Chancery Denies Request To Enjoin Annual Shareholder Meeting Held Six Months After Last Meeting

Chancery Denies Request To Enjoin Annual Shareholder Meeting Held Six Months After Last Meeting

Goggin v. Vermillion, Inc., C.A. No. 6465-VCN, 2011 Del. Ch. LEXIS 80 (June 3, 2011).

Key Issues Decided

The Court of Chancery denied a motion for preliminary injunction that sought to prevent both: (i) an annual meeting of shareholders within 6 months of the last annual meeting, because the terms of the staggered board members would only be shortened by a few days; and (ii) the threatened use of a poison pill to restrict stockholders' ability to communicate with one another about stockholder proposals and director nominations, because the Court found no such restriction.

Brief Background

Vermillion went public in the year 2000 and then filed for bankruptcy in 2009. On December 3, 2010, after emerging from bankruptcy, it held an annual meeting.  In October 2010, in its proxy for the December 2010 annual meeting, Vermillion announced that shareholder proposals for the 2011 annual meeting (that had not yet been noticed), had to be submitted by January 1, 2011. The board has three staggered classes of directors with staggered three-year terms. In February 2011, Vermillion announced that its next annual meeting would be held on June 6, 2011.

The complaint in this case was filed on May 9, 2011. Afterwards a motion for preliminary injunction was filed to enjoin the June 6 meeting. This thorough decision was issued a few short days prior to the meeting-less than one month after the complaint was filed.

Short Overview of Legal Analysis

1) Timing of annual meeting. Goggin argued that Delaware corporate law requires that annual meetings of companies with staggered boards must be held "approximately one year apart", and by scheduling their annual meeting within only 6 months of the last one, Vermillion allegedly violated the Delaware General Corporation Law (DGCL).

The plaintiff's argument was rejected by the Court because the only directors up for election had been elected on June 11, 2008, and at worst would only have their terms shortened by a few days. What impact might be suffered by other classes of directors at future annual meetings, was not before the court and thus the court did not address that issue. See Airgas, Inc. v. Air Products ad Chemicals, Inc., 8 A.2d 1182, 1194 (Del. 2010).

Bottom line: One way to read this aspect of the opinion is that the focus of the Court in this type of litigation will not necessarily be the time period between annual meetings but what impact a "less than annual" meeting would have on the term of the staggered directors who are standing for election that year-based on when they had been elected originally.

2. Advance notice bylaw. Goggin's next argument was that the advance notice bylaw was unreasonably early and that the net result was to entrench the board. Although advance notice requirements are frequently upheld as valid in Delaware, the Court recognized that "if notice requirements unduly restrict the stockholder franchisor or are applied inequitably, they will be struck down".  See footnotes 24 and 25. In this case, however, the Court did not find a problem with the advance bylaw for at least two reasons: First, the practice of the company had been to require notice in January for their June meetings for many years prior to the complaint by Goggin, so it was not a reaction or defensive measure in respone to Goggin's pre-complaint criticism of the board.
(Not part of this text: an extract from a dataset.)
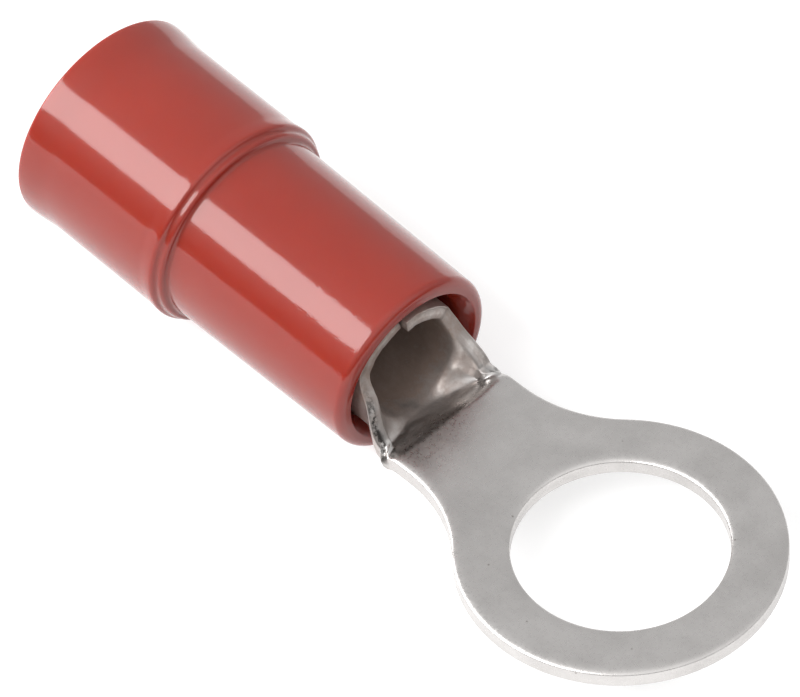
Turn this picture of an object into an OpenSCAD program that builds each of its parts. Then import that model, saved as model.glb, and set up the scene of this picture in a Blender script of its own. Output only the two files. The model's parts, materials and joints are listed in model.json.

Second, the period of about 150 days for prior notice of proposals for director nominations is not an unreasonable period of time.

3. Poison Pill. Goggin did not seek rescission of the poison pill, but sought to "relax the operation" of the pill to avoid the chilling impact Goggin claims that it had on communication and collaboration among shareholders. The Court recognized the long history of Delaware law validating poision pills (see footnote 29), but acknowledged that "enhanced scrutiny has been applied universally when stockholders challenge a board's use of a rights plan as a defensive device." See footnote 32. There was no evidence on the limited record before the Court that the pill was being used defensively against Goggin. In addition, even if the Court applied enhanced scrutiny, it found that: (i) the disinterested and independent board used the pill in a good faith effort to promote shareholder value, and (ii) the pill did "not disenfranchise any stockholder in the sense of preventing them from freely voting and does not prevent a stockholder from soliciting revocable proxies." See footnoes 32 to 34.
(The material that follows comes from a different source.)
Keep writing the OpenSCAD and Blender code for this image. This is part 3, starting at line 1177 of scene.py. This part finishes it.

The Court concluded that when examining the prerequisties that need to be satisfied for a preliminary injunction (see footnote 10), no irreparable harm could be demonstrated and because there was no likelihood of success on the merits, the balance of equities also tilted in favor of the defendants. Althought the Court highlighted the settled Delaware law that "corporate management subjects shareholders to irreparable harm by denying them the right to vote their shares", it is also true that "the alleged injury must be imminent and genuine."  See footnotes 40 and 41. In this matter, the Court found the alleged injury to be merely theoretical and placed emphasis on the concession of Goggin's counsel at oral argument that Goggin did not himself intend to nominate a director at the meeting so his claims were hypothetical to the extent he argued that management was thwarting efforts to nominate a new slate.